_Collected data_
BEGIN
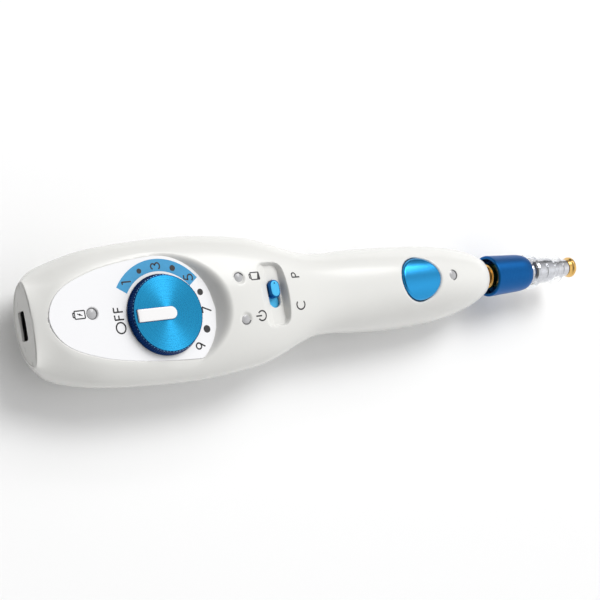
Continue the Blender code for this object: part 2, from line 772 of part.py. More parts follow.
def make_collar():
    profile = (
        (4.85, COLLAR_FRONT_X),
        (5.0, COLLAR_FRONT_X),
        (5.45, COLLAR_FRONT_X - 0.3),
        (5.8, COLLAR_FRONT_X - 0.9),
        (6.0, COLLAR_FRONT_X - 1.7),
        (COLLAR_FRONT_R, COLLAR_FRONT_X - 2.8),
        (COLLAR_REAR_R, COLLAR_REAR_X + 1.0),
        (COLLAR_REAR_R - 0.25, COLLAR_REAR_X),
        (5.7, COLLAR_REAR_X),
        (5.4, COLLAR_REAR_X + 3.2),
        (4.05, COLLAR_REAR_X + 4.4),
        (4.05, CARTRIDGE_X - 0.3),
        (4.85, CARTRIDGE_X - 0.1),
        (4.85, COLLAR_FRONT_X),
    )
    return turned("lock_collar", profile, "blue_satin", (0, 0, AXIS_Z), "X", 40)


def make_tip():
    centre = (0, 0, AXIS_Z)
    start = CARTRIDGE_X
    housing = (
        (3.25, 159.7),
        (4.4, 159.7),
        (4.8, 159.3),
        (4.8, 157.6),
        (4.45, 157.2),
        (4.45, 148.4),
        (5.9, 148.1),
        (5.9, 146.5),
        (4.6, 146.1),
        (4.6, start + 0.2),
        (3.3, start + 0.2),
        (3.3, 147.0),
        (4.15, 148.0),
        (4.15, 156.6),
        (3.25, 156.9),
        (3.25, 159.7),
    )
    turned("tip_housing", housing, "clear", centre, "X", 32)
    barrel = (
        (3.1, 156.5),
        (3.9, 156.5),
        (4.0, 156.2),
        (4.0, 148.6),
        (3.1, 148.0),
        (3.1, 143.6),
        (0.72, 143.6),
        (0.72, 149.6),
        (3.1, 152.6),
        (3.1, 156.5),
    )
    turned("tip_barrel", barrel, "chrome", centre, "X", 28)
    tube("tip_tube", 2.95, 1.5, 153.6, 164.0, "chrome", centre, "X", 24)
    nozzle = (
        (1.5, 167.0),
        (3.2, 167.0),
        (3.42, 166.7),
        (3.42, 165.9),
        (2.9, 165.2),
        (2.9, 164.2),
        (1.5, 164.2),
        (1.5, 167.0),
    )
    turned("tip_nozzle", nozzle, "gold", centre, "X", 28)
    needle = ((0, 166.4), (0.35, 164.4), (0.6, 163.0), (0.6, 144.0), (0, 144.0))
    turned("needle_electrode", needle, "steel", centre, "X", 12)


def main():
    make_upper_shell()
    make_lower_shell()
    make_face_plate()
    make_tail_plate()
    make_screws()
    make_dial()
    make_slider()
    make_button()
    make_lamps()
    make_board()
    make_usb_socket()
    make_battery()
    make_nose()
    make_collar()
    make_tip()


main()
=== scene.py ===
"""Looks of the cordless pulse pen handpiece: moulded casing, anodised dial, printed marks, lamps and tip.

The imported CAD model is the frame. Visible CAD pieces are replaced by finer meshes of the same size, in
millimetres here, and the hidden ones keep their CAD mesh and get a material.
"""

import json
import math

import bmesh
import bpy
import numpy as np
from mathutils import Matrix, Vector


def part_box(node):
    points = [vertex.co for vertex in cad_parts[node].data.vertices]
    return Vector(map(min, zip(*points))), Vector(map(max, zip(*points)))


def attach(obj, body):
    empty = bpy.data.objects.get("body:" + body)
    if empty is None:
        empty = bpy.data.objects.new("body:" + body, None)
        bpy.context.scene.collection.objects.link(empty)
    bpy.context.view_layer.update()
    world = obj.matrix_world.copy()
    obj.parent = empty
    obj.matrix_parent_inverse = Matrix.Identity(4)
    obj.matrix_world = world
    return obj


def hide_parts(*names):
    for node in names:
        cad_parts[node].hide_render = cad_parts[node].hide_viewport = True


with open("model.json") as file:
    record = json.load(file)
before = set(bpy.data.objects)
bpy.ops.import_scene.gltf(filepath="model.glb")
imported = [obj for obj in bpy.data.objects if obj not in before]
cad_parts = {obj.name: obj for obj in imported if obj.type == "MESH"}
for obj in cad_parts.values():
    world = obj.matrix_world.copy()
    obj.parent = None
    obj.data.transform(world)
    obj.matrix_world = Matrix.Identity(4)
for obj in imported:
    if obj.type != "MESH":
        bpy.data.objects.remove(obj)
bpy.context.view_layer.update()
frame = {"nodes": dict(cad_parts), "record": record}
MM = 0.001
NODES = frame["nodes"]
BODY_OF = {node: body for body, held in frame["record"]["behaviour"]["bodies"].items() for node in held}
SLOT_OF = {row["node"]: row["material_slot"] for row in frame["record"]["subparts"]}


def box_mm(node):
    """Lowest and highest corners of a CAD node, in millimetres."""
    low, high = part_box(node)
    return np.array(low) / MM, np.array(high) / MM


def centre_mm(node):
    low, high = box_mm(node)
    return (low + high) / 2


# ---- Driving dimensions, in millimetres ----

PLATE_Z = box_mm("face_plate")[1][2]
DIAL = centre_mm("dial_knob")[:2]
KNOB_LOW, KNOB_HIGH = box_mm("dial_knob")
KNOB_BASE_R = (KNOB_HIGH[0] - KNOB_LOW[0]) / 2
KNOB_TOP_R = KNOB_BASE_R - 0.65
KNOB_TOP_Z = KNOB_HIGH[2]
AXIS_Z = centre_mm("lock_collar")[2]
NOSE_X = box_mm("upper_shell")[1][0]
WALL = 1.6
SEAM_ANGLE = math.radians(-8)
SEAM_GAP = 0.3
PLATE_LAND = 0.6  # rim of casing left round the face plate

RECESS_R = 17.1
RECESS_TOP_R = 20.1
RECESS_DEPTH = 4.5
RECESS_START_X = -2.5  # the recess wall fades in from here
RECESS_FADE = 5.5
RECESS_BLEND = (0.7, 1.6)  # how softly the recess meets the skin, before the wall and at it
PLATE_DISC_R = RECESS_R - 0.12
SEAT_DEPTH = 0.5  # how far the casing is lowered under the face plate
SEAT_MARGIN = 0.05
SEAT_SLOPE_WIDTH = 0.3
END
_Goal of the exercise_
Exactly reproduce the stretch from the line with "make_slider()" through the line with "obj.parent = empty", including both ends and nothing else.

_The output_
    make_slider()
    make_button()
    make_lamps()
    make_board()
    make_usb_socket()
    make_battery()
    make_nose()
    make_collar()
    make_tip()


main()
=== scene.py ===
"""Looks of the cordless pulse pen handpiece: moulded casing, anodised dial, printed marks, lamps and tip.

The imported CAD model is the frame. Visible CAD pieces are replaced by finer meshes of the same size, in
millimetres here, and the hidden ones keep their CAD mesh and get a material.
"""

import json
import math

import bmesh
import bpy
import numpy as np
from mathutils import Matrix, Vector


def part_box(node):
    points = [vertex.co for vertex in cad_parts[node].data.vertices]
    return Vector(map(min, zip(*points))), Vector(map(max, zip(*points)))


def attach(obj, body):
    empty = bpy.data.objects.get("body:" + body)
    if empty is None:
        empty = bpy.data.objects.new("body:" + body, None)
        bpy.context.scene.collection.objects.link(empty)
    bpy.context.view_layer.update()
    world = obj.matrix_world.copy()
    obj.parent = empty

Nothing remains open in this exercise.